While Fabby is opposed to amnesty measures for undocumented immigrates or shortcuts to American citizenship, he fully supports a streamlined worker visa system that would allow law abiding residents to enter Texas to work legally, then return home.

“There is no question that Texas needs this labor force,” he said. “But we have got to provide a way these honest, hard working people can come into Texas with a streamlined work visa, then return home. The way the system works now, we are encouraging folks to enter this country illegally, and then we’re encouraging them to smuggle their family here because it’s too risky to go back home for a visit. It just doesn’t make any sense.

“We should be able to provide a streamlined work visa program without having to change our current laws on obtaining citizenship. Again, I am against amnesty and I am against any shortcut to citizenship. If you want to be a U.S. citizen you need to follow the rules and wait your turn, just like everyone else. But we also need workers. If you want to come here to work for a short period of time, we should be able to make that happen in a legal, fair manner.”

Taking a quick glance down at his watch, Fabby realizes the late hour and stands, expressing his appreciation for the opportunity to communicate his platform with the voters.

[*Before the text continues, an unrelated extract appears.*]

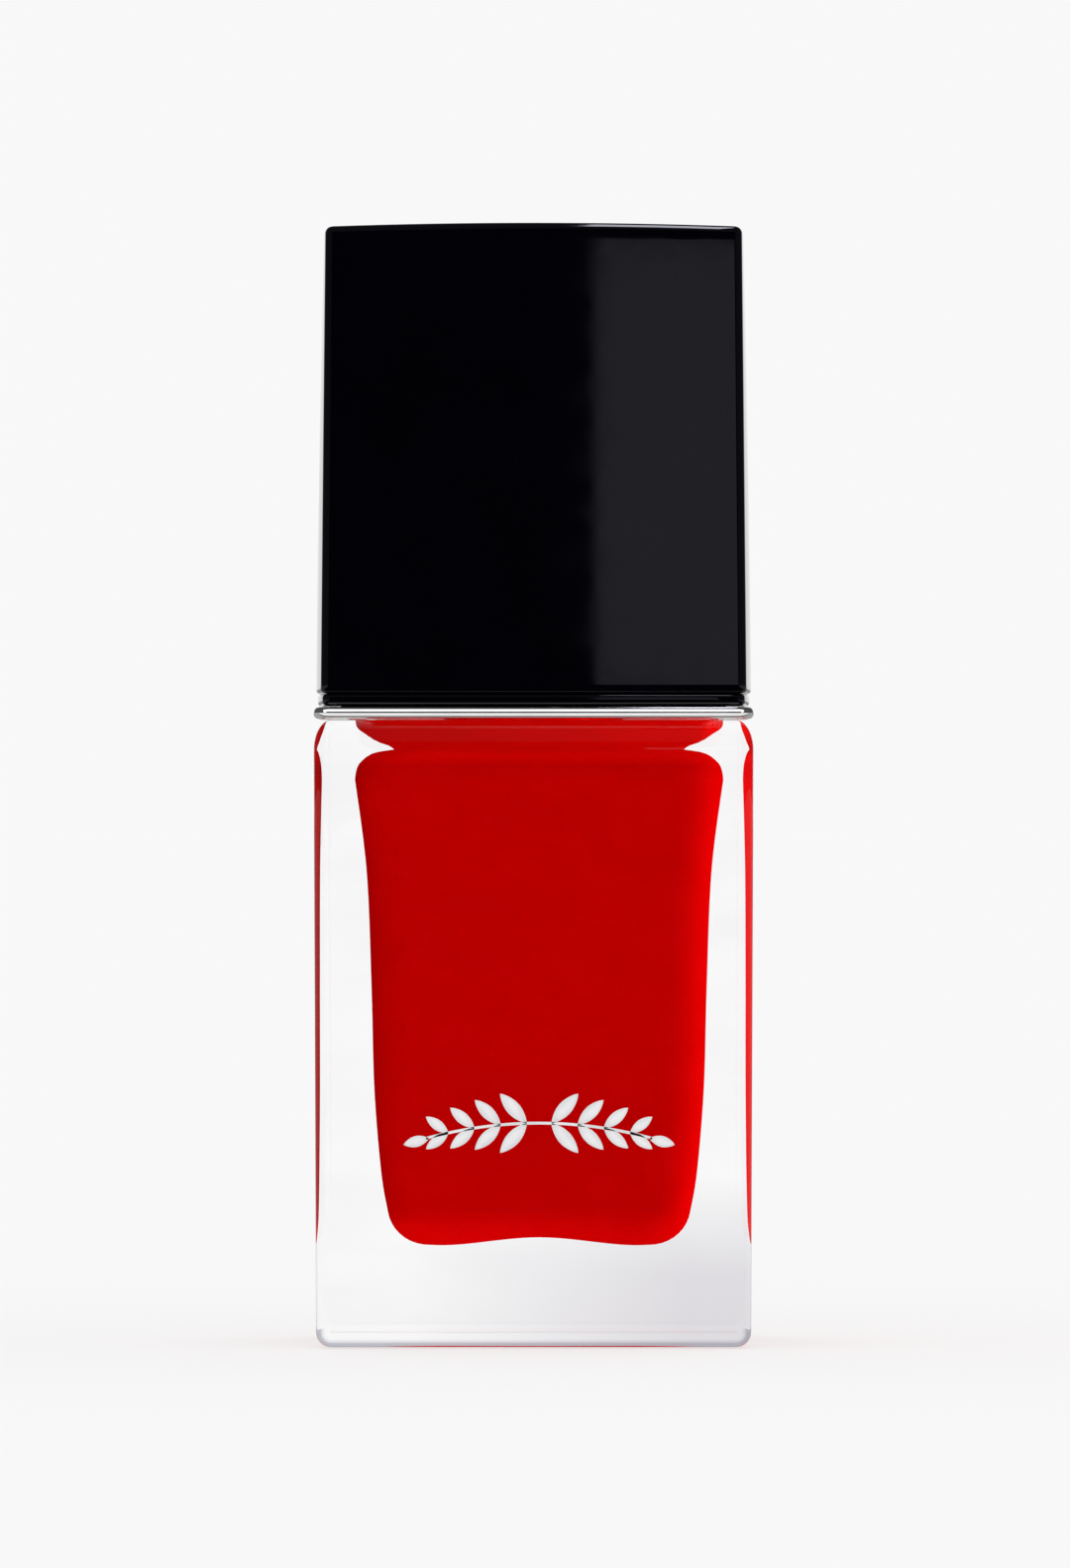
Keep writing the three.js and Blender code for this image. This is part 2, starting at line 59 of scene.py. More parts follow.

“I’m just an average citizen with bills and commitments just like everyone else,” he said. “I love my country and I love my state. Like a lot of my neighbors, I don’t like the direction our government is taking us. As a citizen, I have a duty to stand up and be counted and try to change that direction. That’s why I’m running. I don’t have any hidden agenda and I’m certainly not in this to line my pocket. But I do believe it’s time for someone to stand up for what’s right and say enough is enough. That’s what I’m doing.”